SAW tidak merasa benci bila seseorang meninggalkan pendaptnya jika benar-benar pendapatnya itu bertentangan dengan perintah Rasulnya. Menurut saya, tidak masuk akal apabila mereka membenci akan hal itu. Sedangkan imam telah memerintahkan pengikutnya dan mengharuskan mereka agar menginggalkan pendapat mazhab jika

kemudian didapati bertentangan dengan sunnah. Bahkan imam Syafi’i memerintahkan kepada muridnya agar mengatasnamakan dirinya terhadap sunnah yang sahih, meskipun dia sendiri tidak meriwayatkannya atau malah pendapatnya bertentangan dengan sunnah itu.

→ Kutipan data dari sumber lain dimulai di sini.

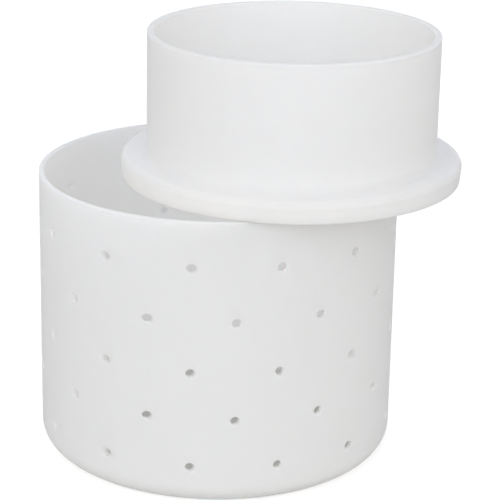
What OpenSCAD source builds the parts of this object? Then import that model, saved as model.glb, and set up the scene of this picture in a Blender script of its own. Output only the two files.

Oleh karena itu Ibnu Daqiq al-’Id ketika menyusun masalah-masalah setiap imam mazhab yang bertentangan dengan sunnah dalam satu jilid besar, ia dalam mukadimahnya berkata ”Sesungguhnya menisbatkan masalah-masalah ini kepada para imam mujtahid hukumnya haram. Hendaknya para ahli fikih yang mengikuti jejeaknya mengetahuinya agar tidak terjadi salah paham sehingga berakibat

berlaku dusta kepada mereka” Lihat al-Fulani halaman 99.

Catatan kaki :

1 Taklid inilah yang dimaksud oleh imam Thahawi dalam ucapannya, “Tidak bertaklid kecuali orang yang fanatis dan bodoh”. Disadur oleh Ibnu Abidin dalam Rasmu al-Mufti (1/32) dari kumpulan risalahnya.